Monday, Dec. 09, 1996

WHY I SAID NO

By MARGARET CARLSON

Like most yuppie parents, I read Dr. Spock for crucial information, like what to do about projectile vomiting and earaches. But unlike many of my contemporaries, I ignored him on discipline. As a captive of the permissive '60s, he could be of no help to baby boomers, already hopelessly ambivalent about authority. Better to rely on the example of my own parents, who believed their children's happiness in the future was dependent on being sharply disciplined in the present.

If you adhere to that philosophy during the Terrible Twos, it doesn't surprise your kids if you stick with it through the ticklish questions of sex, drugs and alcohol. It's at these times that children are uppity enough to ask, and some parents are foolish enough to reveal, what they did as adolescents. This is a big mistake in the drug wars. I asked myself: "Did hypocrisy matter when Courtney was little?" Absolutely not. Without any reference to my own early years of experimenting with electricity, I insisted that she not stick her curious fingers into electric sockets. Don't grab Johnny's sand bucket, I would tell her, although I'm sure I was a major bucket grabber. Don't eat with your fingers, I instructed. Well, I still do that.

When my daughter asked what I did and when I did it as we proceeded to the dicey teenage years, I thought, O.K., honesty is the best policy. Well, what's the second-best policy? Omission, because kids are so much better off not knowing everything about you. Authority flows more easily when there is some mystery about who you were as a child as opposed to who you are as the older and wiser parent they now know.

It's so tempting to give up that distance prematurely, because, well, there is so little distance after you put the Map of the States puzzle together, say, a million times. I watched many a soccer game whose rules I only dimly grasped, and was, immodestly speaking, one favorite carpool mom, but I never became my daughter's friend. It's tempting to do so when your offspring is crossing over from the things of a child to the things of an adult. I ruled out exchanging any confidences in the crossover areas of drugs, drink and sex, although a parent should counsel a child not to have any of the latter until true intimacy attaches or at age 25, whichever comes later.

Yes, I knew Courtney wanted to hang with the kids who were most likely to be fast-tracking every experience. She wanted to do what everyone else was doing, to which a parent can sometimes only say, "No, you can't," and to the follow-up of "Why not?," "Because I'm your mother, and I say so." I might not stop her, but I would certainly slow her down. I didn't go the confession route, either. If you let them confess and you don't put them under house arrest, you are admitting your own waning authority, which even kids don't want to know about before they are ready to run their own lives.

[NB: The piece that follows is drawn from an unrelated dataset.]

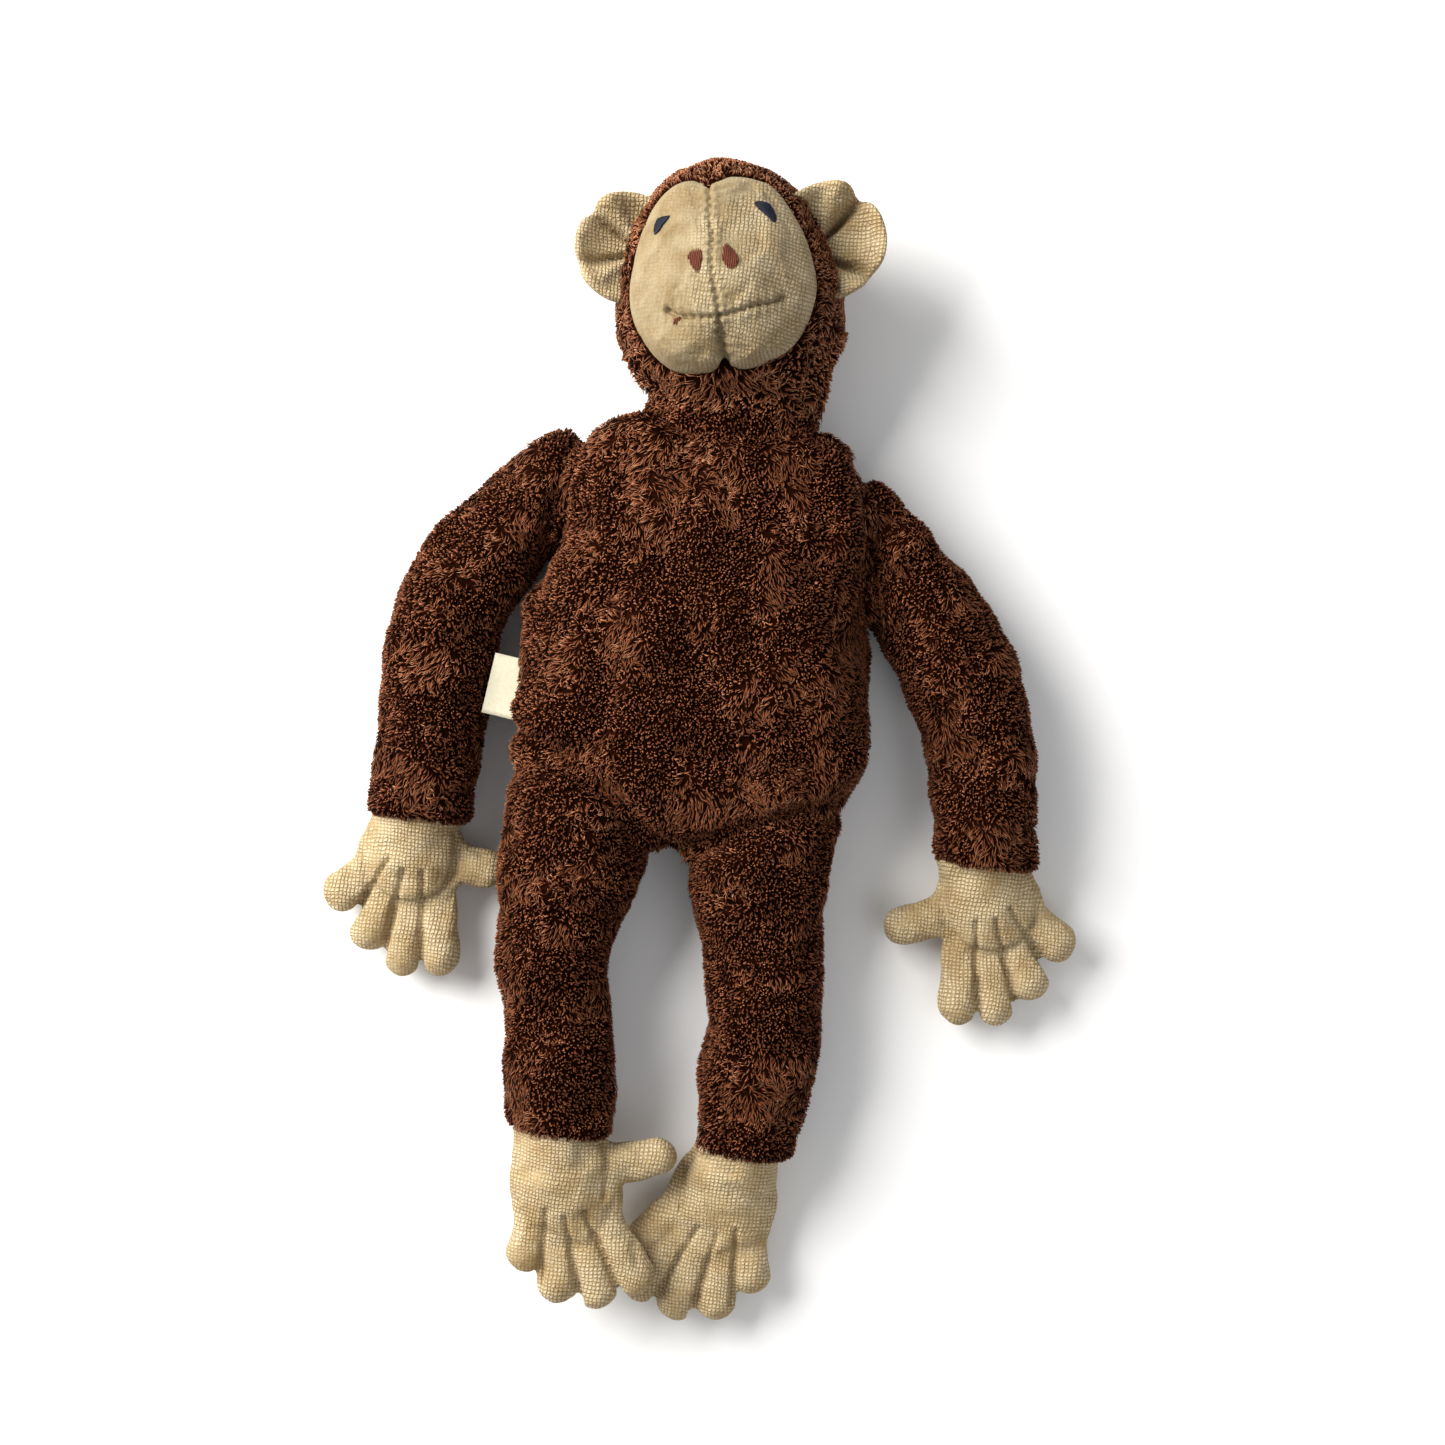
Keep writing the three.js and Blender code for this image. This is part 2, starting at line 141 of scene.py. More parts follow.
# hands and feet are drawn about the wrist or ankle, fingers towards -Y and the thumb towards +X
DIGIT = 7.2
HANDS = {
    "r": {"at": (-105, -46, 12), "turn": -2, "mirror": 1, "thumb": (26.8, -8)},
    "l": {"at": (102.5, -40.5, 12), "turn": 14, "mirror": -1, "thumb": (31.5, -11)},
}
HAND_PALM = ((-0.5, -8, 2), (20, 19.5, 10))
HAND_DIGITS = [
    ((9.5, -14), (14.8, -42)), ((2, -16), (1.6, -43.6)),
    ((-6, -14), (-11.5, -36.5)), ((-11, -8), (-23.5, -24)),
]
FEET = {
    "r": {"at": (-39, -152, 24), "turn": 14, "mirror": 1, "thumb": (34, -7)},
    "l": {"at": (22.5, -154.5, 11), "turn": -9, "mirror": -1, "thumb": (23, -31)},
}
FOOT_PALM = ((0, -13, 1.5), (20.5, 24, 9.5))
FOOT_DIGITS = [
    ((10.5, -23), (20, -47.5)), ((3, -26), (6.6, -50.5)),
    ((-5, -24), (-7.5, -46.5)), ((-11, -18), (-17, -34)),
]

SHOULDER_BALL = 12  # the hidden ball of fur that a shoulder turns about

# folds pressed into the finished skins: lines in plan
HIP_CREASES = [[(-76, -2), (-52, -12), (-30, -27), (-13, -42)], [(58, -14), (36, -20), (10, -31), (-13, -42)]]
ARM_CREASES = [
    [(-61, 106), (-64.5, 95), (-68, 72), (-70, 46)],
    [(39, 106), (42.5, 95), (49, 68), (52.5, 42)],
]
BELLY_FOLDS = [[(-40, 62), (-44, 30), (-38, 8), (-44, -6)], [(-20, 100), (-26, 84), (-24, 66)],
               [(22, 96), (30, 78), (26, 60)], [(-12, -4), (10, -10), (34, -6)]]

LABEL = {"reach": 11.5, "hem": 5, "width": 22, "edge": (-72.5, 11, 27), "ply": 0.25, "gap": 0.5, "tilt": -7}


# ---------------------------------------------------------------- fields
# A field gives the distance in millimetres from points (n, 3) to a form, negative inside it.
def ellipsoid(points, centre, radii):
    radii = np.array(radii, float)
    scaled = (points - np.array(centre)) / radii
    size = np.linalg.norm(scaled, axis=1)
    slope = np.linalg.norm(scaled / radii, axis=1)
    return size * (size - 1) / np.maximum(slope, 1e-6)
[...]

I revealed expurgated versions of my life, about term papers handed in late and the unchaperoned party, enough so that she wouldn't completely discount me as a dork sitting alone every Saturday night. We made it through adolescence without disaster and have entered a period when the perils of parenting have given way to the joys of it. And I've yet to tell her what I really did during the '70s. My own mother was fond of sighing deeply and saying, to explain anything I didn't like, "You'll understand when you have a child of your own." On the day she first heard me say to Courtney, "Because I'm your mother, that's why," she was as happy as a mother can be. Then, because we had waited, we became friends.